• Dataset items
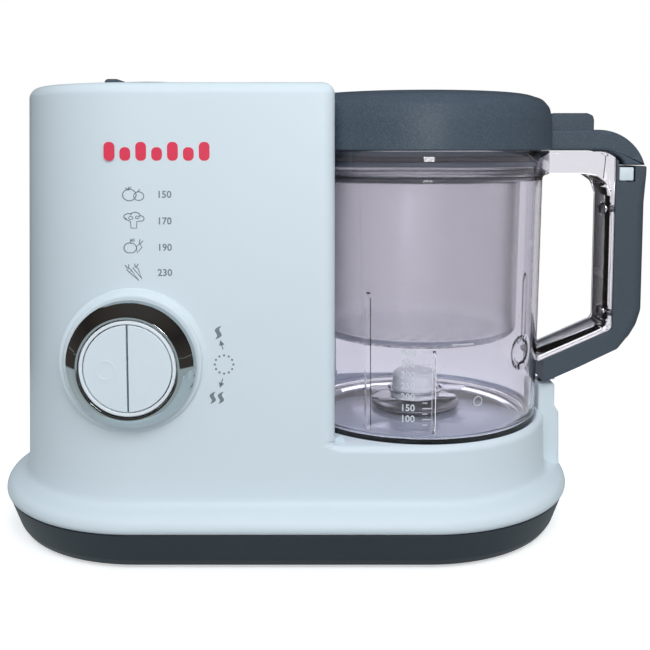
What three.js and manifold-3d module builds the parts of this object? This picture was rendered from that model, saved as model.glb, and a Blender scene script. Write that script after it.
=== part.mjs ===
import * as THREE from 'three';
import { mergeVertices } from 'three/addons/utils/BufferGeometryUtils.js';
import Module from 'manifold-3d';

const wasm = await Module();
wasm.setup();

// Driving dimensions, millimetres. X runs from the tower to the handle, Z is up, the table is Z = 0.
const jarX = 65.5;
const towerX = -65.5;
const flangeR = 76;
const wallLowR = 65.3;
const wallLowZ = 30;
const towerTopR = 60.6;
const towerTopZ = 215.8;
const towerEdgeR = 5.5;
const towerRightX = 23.5;
const shellWall = 2.6;
const trayBottomZ = 1.6;
const trayFloor = 3.4;
const trayTopZ = 18.6;
const trayTopR = 75;
const seamGap = 0.3;
const deckZ = 54.5;
const seatZ = 51.5;
const seatR = 61.2;
const recessGap = 2.1;
const wellR = 16;
const wellZ = 41;
const postTopZ = 68;
const knobZ = 92.6;
const ringR = 28.6;
const collarFaceY = -66.2;
const collarR = 30.5;
const tankR = 34;
const capR = 36.9;
const capSeatDrop = 3.2;
const capTabRise = 5.4;
const jarLowR = 60.3;
const jarTopR = 62;
const jarWall = 2.3;
const jarStepZ = 174.9;
const collarOutR = 65.3;
const collarTopZ = 185.7;
const basketR = 51.4;
const basketFloorZ = 95;
const lidOver = 1.1;
const lidTopZ = 213.9;
const lidWall = 2.5;
const handleHalf = 13.5;
const gripInX = 159.5;
const gripOutX = 177.5;
const lining = 2.5;
const coverWall = 2.2;
const armOutX = 177.5;
const clearance = 0.3;
const portZ = 198;
const shaftR = 3;
const rodTravel = 3;

// What follows from the sizes above: the lid covers the jar's collar, the recess clears the lid, the cap sits in the tower's top.
const lidR = collarOutR + lidOver;
const recessR = lidR + recessGap;
const portX = jarX - recessR;
const capSeatZ = towerTopZ - capSeatDrop;
const capTabTopZ = towerTopZ + capTabRise;
const overAllZ = towerTopZ + lidTopZ;

// The origin is the middle of the whole box, on the table.
const centreX = (armOutX - (jarX + flangeR)) / 2;
const bigRound = 32;
const smallRound = 16;
const tinyRound = 8;

const wallR = (z) => wallLowR + ((towerTopR - wallLowR) * (z - wallLowZ)) / (towerTopZ - wallLowZ);
const jarR = (z) => jarLowR + ((jarTopR - jarLowR) * (z - 53)) / (jarStepZ - 53);

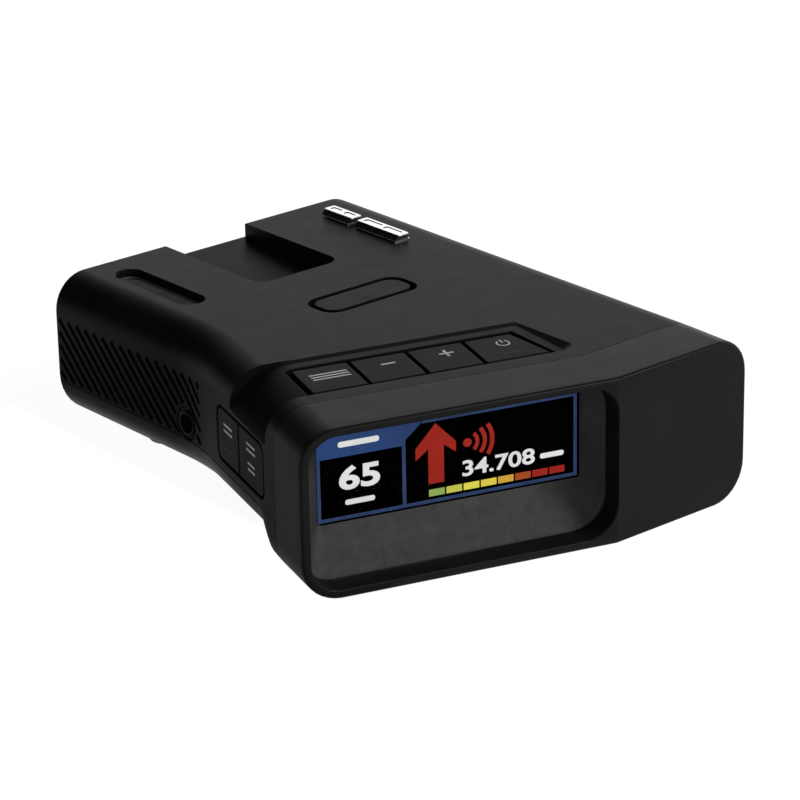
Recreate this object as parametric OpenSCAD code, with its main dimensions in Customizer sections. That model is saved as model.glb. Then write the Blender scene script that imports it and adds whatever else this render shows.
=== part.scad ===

• TASK BRIEF
Write out the material exactly as given.

• REPLY TO THE TASK
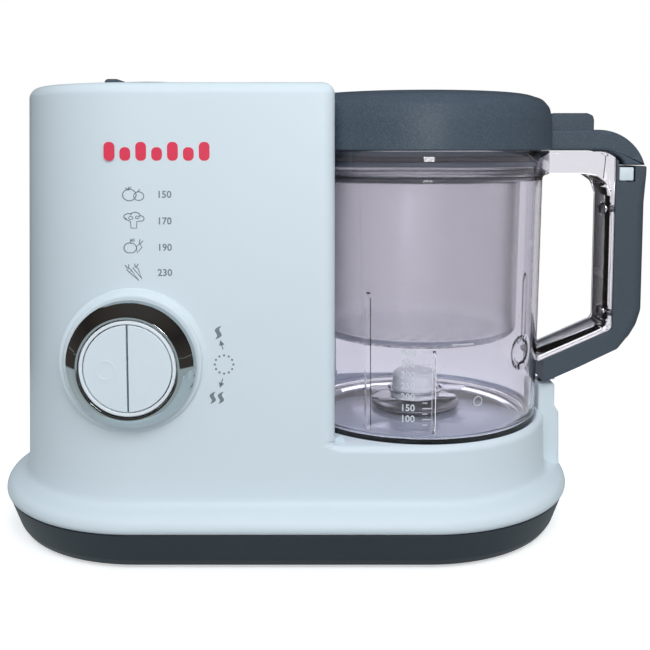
What three.js and manifold-3d module builds the parts of this object? This picture was rendered from that model, saved as model.glb, and a Blender scene script. Write that script after it.
=== part.mjs ===
import * as THREE from 'three';
import { mergeVertices } from 'three/addons/utils/BufferGeometryUtils.js';
import Module from 'manifold-3d';

const wasm = await Module();
wasm.setup();

// Driving dimensions, millimetres. X runs from the tower to the handle, Z is up, the table is Z = 0.
const jarX = 65.5;
const towerX = -65.5;
const flangeR = 76;
const wallLowR = 65.3;
const wallLowZ = 30;
const towerTopR = 60.6;
const towerTopZ = 215.8;
const towerEdgeR = 5.5;
const towerRightX = 23.5;
const shellWall = 2.6;
const trayBottomZ = 1.6;
const trayFloor = 3.4;
const trayTopZ = 18.6;
const trayTopR = 75;
const seamGap = 0.3;
const deckZ = 54.5;
const seatZ = 51.5;
const seatR = 61.2;
const recessGap = 2.1;
const wellR = 16;
const wellZ = 41;
const postTopZ = 68;
const knobZ = 92.6;
const ringR = 28.6;
const collarFaceY = -66.2;
const collarR = 30.5;
const tankR = 34;
const capR = 36.9;
const capSeatDrop = 3.2;
const capTabRise = 5.4;
const jarLowR = 60.3;
const jarTopR = 62;
const jarWall = 2.3;
const jarStepZ = 174.9;
const collarOutR = 65.3;
const collarTopZ = 185.7;
const basketR = 51.4;
const basketFloorZ = 95;
const lidOver = 1.1;
const lidTopZ = 213.9;
const lidWall = 2.5;
const handleHalf = 13.5;
const gripInX = 159.5;
const gripOutX = 177.5;
const lining = 2.5;
const coverWall = 2.2;
const armOutX = 177.5;
const clearance = 0.3;
const portZ = 198;
const shaftR = 3;
const rodTravel = 3;

// What follows from the sizes above: the lid covers the jar's collar, the recess clears the lid, the cap sits in the tower's top.
const lidR = collarOutR + lidOver;
const recessR = lidR + recessGap;
const portX = jarX - recessR;
const capSeatZ = towerTopZ - capSeatDrop;
const capTabTopZ = towerTopZ + capTabRise;
const overAllZ = towerTopZ + lidTopZ;

// The origin is the middle of the whole box, on the table.
const centreX = (armOutX - (jarX + flangeR)) / 2;
const bigRound = 32;
const smallRound = 16;
const tinyRound = 8;

const wallR = (z) => wallLowR + ((towerTopR - wallLowR) * (z - wallLowZ)) / (towerTopZ - wallLowZ);
const jarR = (z) => jarLowR + ((jarTopR - jarLowR) * (z - 53)) / (jarStepZ - 53);

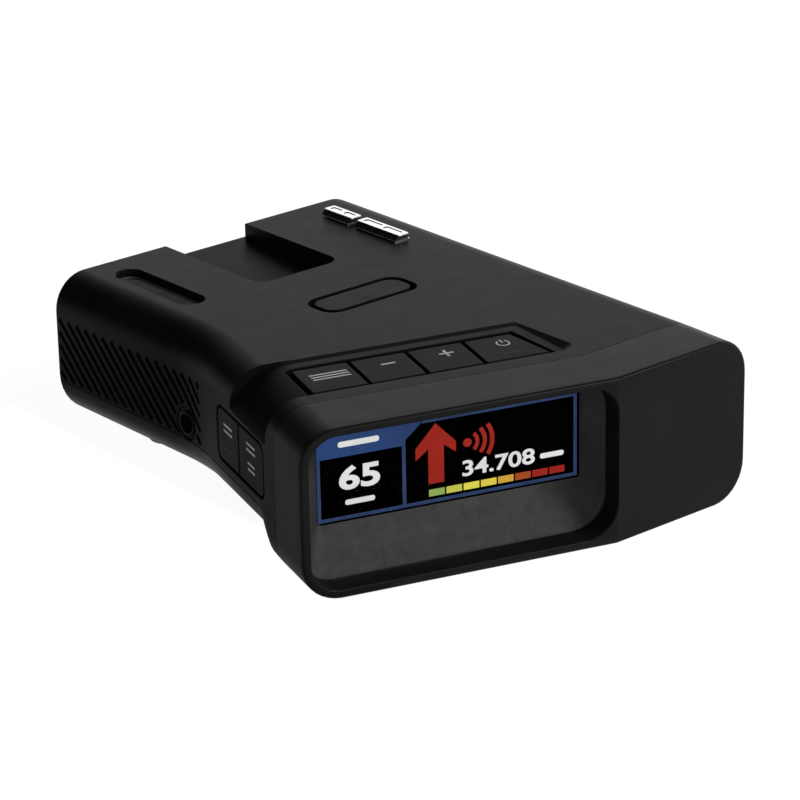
Recreate this object as parametric OpenSCAD code, with its main dimensions in Customizer sections. That model is saved as model.glb. Then write the Blender scene script that imports it and adds whatever else this render shows.
=== part.scad ===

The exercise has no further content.